***** Dataset section *****

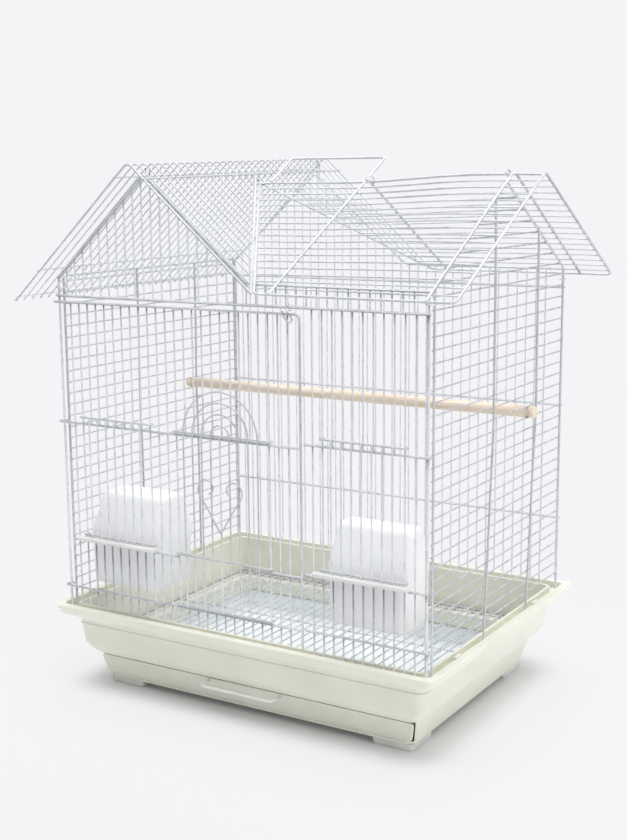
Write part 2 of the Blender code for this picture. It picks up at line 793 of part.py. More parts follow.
def build_rainbow_door():
    """Bird door with four arches over its top bar, like a rainbow."""
    y = door_y() - SLIDE_STEP
    wires = door_wires()
    first, last = RAINBOW_LOOPS
    legs = wires[first + 1:last]
    half = len(legs) // 2
    centre = legs[half]
    low = LOW_RAIL + RAINBOW_LIFT
    middle = FEEDER_RAIL + RAINBOW_LIFT
    top = MIDDLE_RAIL + RAINBOW_LIFT
    reach = (wires[first] - WIRE * 1.4, wires[last] + WIRE * 1.4)
    bars = [(x, WIRE) for x in legs]
    stations = edges_of(bars, reach)
    lines = rail_lines((low, middle, top))

    def solid(i, j):
        return j in (0, 2, 4) or inside((stations[i] + stations[i + 1]) / 2, bars)

    item = lattice("rainbow_door", stations, lines, solid, lambda x, z: (x, y, z), WIRE)
    spring = top + FRAME_WIRE / 2
    dip = math.radians(2)
    turns = series(-dip, (math.pi + 2 * dip) / ARCH_STEPS, ARCH_STEPS + 1)
    radii = rail_lines([legs[half + k] - centre for k in range(1, half + 1)], WIRE)
    arches = lattice(
        "rainbow_arches", turns, radii, lambda i, j: j % 2 == 0,
        lambda a, r: (centre + r * math.cos(a), y, spring + r * math.sin(a)), WIRE * 0.98,
    )
    combine(item, arches, "UNION")
    slide_loops(item, "rainbow_door", wires, RAINBOW_LOOPS, (middle, top), door_y())
    build_heart(centre, y)
    return item


def build_heart(centre, y):
    """Open wire heart with curled ends, in front of the rainbow door's wires."""
    lobe = 0.0125
    height = 0.2390
    tip = 0.2020
    front = y - WIRE / 2 - GAP - WIRE / 2
    points = []
    for side in (-1, 1):
        middle = centre + side * (lobe + 0.0040)
        turn = [math.radians(a) for a in range(-60, 211, 30)]
        half = [
            (middle - side * lobe * math.cos(a) * (0.62 if a < 0 else 1.0), front, height + lobe * math.sin(a))
            for a in turn
        ]
        if side > 0:
            half.reverse()
        else:
            half.append((centre, front, tip))
        points += half
    rod("rainbow_door_heart", points, WIRE)


def feeder_mesh():
    """Feeder: a cup under a hood that is open towards the birds, with a shelf lip in front."""
    lip_top = LIP_THICKNESS

    def hood_shape(wall, past):
        levels = (
            (HOOD_HALF_BOTTOM, HOOD_DEPTH + past, lip_top - past / 2),
            (HOOD_HALF_BOTTOM, HOOD_DEPTH + past, lip_top + HOOD_EDGE - wall),
            (HOOD_HALF_TOP, HOOD_TOP_DEPTH + past, lip_top + HOOD_HEIGHT - wall),
        )
        return [
            [(-half + wall, HOOD_SETBACK + wall, z), (half - wall, HOOD_SETBACK + wall, z),
             (half - wall, back, z), (-half + wall, back, z)]
            for half, back, z in levels
        ]

    hood = loft("feeder_body", hood_shape(0.0, 0.0), FEEDER_WHITE)
    cup = block("feeder_cup", (-CUP_HALF, HOOD_SETBACK, -CUP_DROP),
                (CUP_HALF, HOOD_SETBACK + CUP_DEPTH, lip_top + 0.0005), None)
    rim = block("feeder_rim", (-HOOD_HALF_BOTTOM, HOOD_SETBACK, 0.0),
                (HOOD_HALF_BOTTOM, HOOD_DEPTH, lip_top), None)
    root = -(WIRE + 2 * GAP)
    lip_low = [(-LIP_HALF_FRONT, -LIP_REACH, 0.0), (LIP_HALF_FRONT, -LIP_REACH, 0.0),
               (LIP_HALF_ROOT, root, 0.0), (-LIP_HALF_ROOT, root, 0.0)]
    neck = block("feeder_neck", (-NECK_HALF, root - FEEDER_WALL, 0.0), (NECK_HALF, HOOD_SETBACK + FEEDER_WALL / 2, lip_top), None)
    lip_high = [(x, y, lip_top) for x, y, _ in lip_low]
    lip = loft("feeder_lip", [lip_low, lip_high], None)
    inner_cup = block(
        "feeder_cup_inside",
        (-CUP_HALF + FEEDER_WALL, HOOD_SETBACK + FEEDER_WALL, -CUP_DROP + FEEDER_WALL),
        (CUP_HALF - FEEDER_WALL, HOOD_SETBACK + CUP_DEPTH - FEEDER_WALL, lip_top + 0.0030),
        None,
    )
    inner_hood = loft("feeder_hood_inside", hood_shape(FEEDER_WALL, FEEDER_WALL * 2), None)
    for other in (cup, rim, neck, lip):
        combine(hood, other, "UNION")
    combine(hood, inner_cup, "DIFFERENCE")
    combine(hood, inner_hood, "DIFFERENCE")
    graph = bpy.context.evaluated_depsgraph_get()
    data = bpy.data.meshes.new_from_object(hood.evaluated_get(graph))
    data.name = "feeder"
    bpy.data.objects.remove(hood, do_unlink=True)
    return data


def build_feeders():
    """Two like feeders, each on its feeder rail."""
    data = feeder_mesh()
    door = door_wires()
    fixed = right_wires()
    for name, wires, loops, rail, panel_y in (
        ("left_feeder", door, LEFT_FEEDER_LOOPS, FEEDER_RAIL, door_y()),
        ("right_feeder", fixed, RIGHT_FEEDER_LOOPS, FEEDER_RAIL_RIGHT, front_panel_y()),
    ):
        centre = (wires[loops[0]] + wires[loops[1]]) / 2
        item = bpy.data.objects.new(name, data)
        collection(COLLECTION).objects.link(item)
        item.location = (centre, panel_y + WIRE / 2 + GAP, rail + FRAME_WIRE / 2 + GAP)


def build_perch():
    """Round wooden perch with notches at its ends for two wires of each side panel."""
    rows = side_rows()
    z = (rows[PERCH_ROW] + rows[PERCH_ROW + 1]) / 2
    reach = HALF_WIDTH + PERCH_OVERHANG
    bm = bmesh.new()
    bmesh.ops.create_cone(bm, cap_ends=True, segments=12, radius1=PERCH_RADIUS,
                          radius2=PERCH_RADIUS, depth=2 * reach)
    turn = Matrix.Translation((0, PERCH_Y, z)) @ Matrix.Rotation(math.pi / 2, 4, "Y")
    bmesh.ops.transform(bm, matrix=turn, verts=bm.verts)
    perch = add_object("perch", mesh_from(bm, "perch"), BEECH)
    for side in (-1, 1):
        for up in (-1, 1):
            root = z + up * (SIDE_PITCH / 2 - WIRE / 2 - GAP)
            zs = sorted((root, root + up * 0.01))
            x = side * HALF_WIDTH
            wide = WIRE / 2 + GAP
            notch = block("perch_notch", (x - wide, PERCH_Y - 0.02, zs[0]), (x + wide, PERCH_Y + 0.02, zs[1]), None)
            combine(perch, notch, "DIFFERENCE")


def build_latch():
    """Latch that turns on the upper rail, over the top wire of the large door."""
    x = 0.0700
    centre = (x, front_panel_y(), UPPER_RAIL)
    latch = ring("latch_hook", centre, (1, 0, 0), FRAME_WIRE * 0.75 + LOOP_GAP * 0.6, RING_WIRE)
    hang_on_axis(latch, centre)


def build_clip_rings():
    """Rings that tie the panels and the roofs to each other."""
    under = gable_z(TALL_RIDGE_X) - RAKE_HEIGHT - 2 * GAP
    over = TALL_RIDGE_Z + WIRE * 0.7 + 2 * GAP
    apex = (under + over) / 2
    inner = (over - under) / 2
    reach = ROOF_HALF_DEPTH - WIRE / 2
    pitch = 2 * reach / (ROOF_WIRES - 1)
    far = HALF_DEPTH - DOOR_SETBACK + FRAME_WIRE / 2
    height = side_rows()[-1] - SIDE_PITCH / 2
    for name, side in (("front", -1), ("back", 1)):
        wire_y = side * (reach - 2 * pitch)
        panel = front_panel_y() if side < 0 else -front_panel_y()
        wide = WIRE + 2 * GAP + RING_WIRE / 2
        tall = inner + RING_WIRE * 0.6
        shoulder = tall - wide * 0.6
        centre = Vector((TALL_RIDGE_X, (wire_y + panel) / 2, apex))
        corners = ((wide, -shoulder), (wide, shoulder), (wide * 0.6, tall), (-wide * 0.6, tall),
                   (-wide, shoulder), (-wide, -shoulder), (-wide * 0.6, -tall), (wide * 0.6, -tall))
        oval = [centre + Vector((0, across, up)) for across, up in corners]
        rod(f"clip_ring_{name}_gable", oval, RING_WIRE, ZINC, cyclic=True)
        near = HALF_DEPTH - (SIDE_INSET if side < 0 else SIDE_BACK_INSET) - FRAME_WIRE
        middle, hold = (near + far) / 2, (far - near) / 2 + 2 * GAP
        for hand, x in (("left", -1), ("right", 1)):
            ring(f"clip_ring_{name}_{hand}", (x * HALF_WIDTH, side * middle, height), (0, 0, 1), hold, RING_WIRE)
    for name, x in (("left", valley_x(0.0) + 0.0100), ("middle", LID_SUPPORTS[0] + 0.0060),
                    ("right", LID_SUPPORTS[1] - 0.0060)):
        ring(f"ridge_ring_{name}", (x, 0.0, LOW_RIDGE_Z), (1, 0, 0),
             FRAME_WIRE / 2 + LOOP_GAP + WIRE * 0.75 + GAP, RING_WIRE)


def build_rim_clips():
    """Small plastic clips that hold the side panels down in the rim's channel."""
    for hand, side in (("left", -1), ("right", 1)):
        for place, y in zip(("front", "back"), RIM_CLIP_Y):
            x = side * (HALF_WIDTH + WIRE + GAP * 2)
            xs = sorted((x, side * (HALF_WIDTH + CHANNEL_OUTER - GAP)))
            block(f"rim_clip_{hand}_{place}", (xs[0], y - 0.006, CHANNEL_FLOOR + GAP),
                  (xs[1], y + 0.006, RIM_TOP + 0.001), IVORY)


def main():
    """Build the whole cage."""
    clear_scene()
    build_base()
    build_feet()
    build_drawer()
    build_grille()
    build_front_panel()
    build_back_panel()
    build_side_panel("left_panel", -1)
    build_side_panel("right_panel", 1)
    build_tall_roof()
    build_low_roof("roof_lid", -1)
    build_low_roof("low_roof_back", 1)
    build_stop_loop()
    hang_lid()
    build_front_door()
    door = door_wires()
    fixed = right_wires()
    lift = FRAME_WIRE + LIP_THICKNESS + 2 * GAP
    build_feeder_door("left_feeder_door", door, LEFT_FEEDER_LOOPS, FEEDER_RAIL + lift,
                      MIDDLE_RAIL + lift, door_y())
    build_feeder_door("right_feeder_door", fixed, RIGHT_FEEDER_LOOPS, FEEDER_RAIL_RIGHT + lift,
                      MIDDLE_RAIL_RIGHT + lift, front_panel_y())
    build_rainbow_door()
    build_feeders()
    build_perch()
    build_latch()
    build_clip_rings()
    build_rim_clips()


main()
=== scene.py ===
"""Wire bird cage with a cross-gabled roof: its pieces, finishes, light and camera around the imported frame."""

import logging
import math
from dataclasses import dataclass, field
from enum import Enum
from functools import cached_property
from typing import Optional, Sequence

import bpy
import numpy as np
from mathutils import Matrix, Vector


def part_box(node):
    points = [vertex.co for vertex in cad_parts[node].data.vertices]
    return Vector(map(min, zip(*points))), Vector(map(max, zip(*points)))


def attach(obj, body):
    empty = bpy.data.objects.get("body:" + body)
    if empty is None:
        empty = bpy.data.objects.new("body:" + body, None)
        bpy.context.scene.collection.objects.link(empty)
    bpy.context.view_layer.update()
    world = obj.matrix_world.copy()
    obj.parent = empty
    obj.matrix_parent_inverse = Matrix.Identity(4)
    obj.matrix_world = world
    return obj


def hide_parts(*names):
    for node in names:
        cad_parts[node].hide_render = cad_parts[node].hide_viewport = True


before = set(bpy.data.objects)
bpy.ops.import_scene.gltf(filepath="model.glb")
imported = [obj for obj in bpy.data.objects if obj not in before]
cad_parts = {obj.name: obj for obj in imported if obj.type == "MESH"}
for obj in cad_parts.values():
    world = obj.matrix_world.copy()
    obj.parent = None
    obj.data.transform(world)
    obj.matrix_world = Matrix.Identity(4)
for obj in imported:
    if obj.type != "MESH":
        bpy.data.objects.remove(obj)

logging.basicConfig(level=logging.INFO, format="%(message)s")
log = logging.getLogger("bird_cage")

Array = np.ndarray
Item = bpy.types.Object
Material = bpy.types.Material
Node = bpy.types.Node
Point = tuple[float, float, float]
Tree = bpy.types.NodeTree

# Wire radii in metres, and the faces round a wire
THIN = 0.00077
FRONT = 0.00084
FRAME = 0.00125
RING = 0.00058
POST_RADIUS = 0.00112
SIDES = 8
# A round end's small circles: how far out they lie and how large they are, in wire radii
DOME_OUT = np.array([0.98, 0.70, 0.0])
DOME_SIZE = np.array([0.22, 0.72, 1.0])

# Wire body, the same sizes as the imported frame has
HALF_WIDTH = 0.2145
HALF_DEPTH = 0.1617
RIM_TOP = 0.0933
CHANNEL_FLOOR = 0.0863
LOW_RAIL = 0.1135
FEEDER_RAIL = 0.1667
FEEDER_RAIL_RIGHT = 0.1698
MIDDLE_RAIL = 0.2929
MIDDLE_RAIL_RIGHT = 0.2968
DOOR_TOP = 0.4196
UPPER_RAIL = 0.4256
WALL_TOP = 0.4467
DOOR_FRAME_X = 0.0829

DOOR_WIRES = -0.1971 + 0.01107 * np.arange(25)
RIGHT_WIRES = 0.0934 + 0.01087 * np.arange(12)
# Wires of a panel at its doorways: a sliding door's bars curl round the first and the last
FEEDER_WIRES = np.arange(1, 10)
RAINBOW_WIRES = np.arange(12, 23)
SIDE_FOOT = 0.1070
SIDE_PITCH = 0.0119
SIDE_FRONT = 0.1512
SIDE_BACK = 0.1583

# Drawer front: its heights and its half widths there
DRAWER_LOW = 0.0105
DRAWER_HIGH = 0.0330
DRAWER_HALF_LOW = 0.1862
DRAWER_HALF_HIGH = 0.1915

# Roofs
ROOF_HALF_WIDTH = 0.2530
ROOF_HALF_DEPTH = 0.1850
TALL_RIDGE_X = -0.0975
TALL_RIDGE_Z = 0.5589
TALL_EAVE_Z = 0.4208
TALL_RISE = 0.0085
TALL_RISE_REACH = 0.1555
VALLEY_FOOT_X = 0.0452
VALLEY_FOOT_Z = 0.4374
VALLEY_FALL = (TALL_RIDGE_Z - VALLEY_FOOT_Z) / (VALLEY_FOOT_X - TALL_RIDGE_X)
VALLEY_LEAN = 0.0085
LOW_RIDGE_Z = 0.5447
ROOF_REACH = 0.1860
GABLE_DROP = 0.0090
RAKE_DROP = 0.0012
POST_DROP = 0.0016
LID_SUPPORTS = (0.0634, 0.2241)


class Ends(Enum):
    """How a wire stops: the width of its end, in widths of the wire."""

    ROUND = 1.0
    BEAD = 1.45


class Hand(Enum):
    """Side of the cage, as the sign of its X."""

    LEFT = -1
    RIGHT = 1


@dataclass(frozen=True)
class Layer:
    """Depths of one front panel's wires, rails and small sliding door, as Y in metres."""

    wire: float
    rail: float
    bar: float
    leg: float


FIXED = Layer(wire=-0.1597, rail=-0.1611, bar=-0.1622, leg=-0.1635)
DOOR = Layer(wire=-0.1626, rail=-0.1641, bar=-0.1651, leg=-0.1665)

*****

▶ _Exercise objective_: Extract the lines above, from the first one through the one containing "lines = rail_lines((low, middle, top))", and return only those, unchanged.

▶ _Final result_:
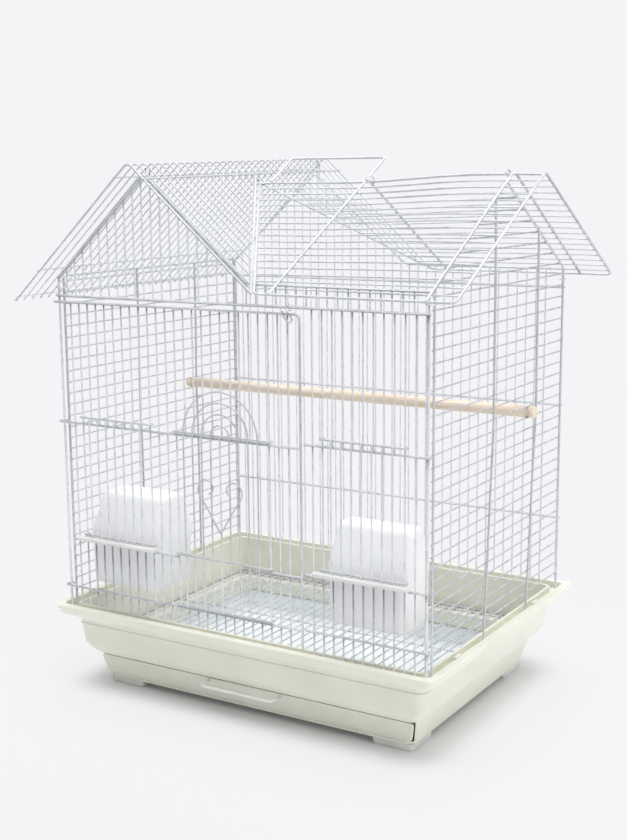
Write part 2 of the Blender code for this picture. It picks up at line 793 of part.py. More parts follow.
def build_rainbow_door():
    """Bird door with four arches over its top bar, like a rainbow."""
    y = door_y() - SLIDE_STEP
    wires = door_wires()
    first, last = RAINBOW_LOOPS
    legs = wires[first + 1:last]
    half = len(legs) // 2
    centre = legs[half]
    low = LOW_RAIL + RAINBOW_LIFT
    middle = FEEDER_RAIL + RAINBOW_LIFT
    top = MIDDLE_RAIL + RAINBOW_LIFT
    reach = (wires[first] - WIRE * 1.4, wires[last] + WIRE * 1.4)
    bars = [(x, WIRE) for x in legs]
    stations = edges_of(bars, reach)
    lines = rail_lines((low, middle, top))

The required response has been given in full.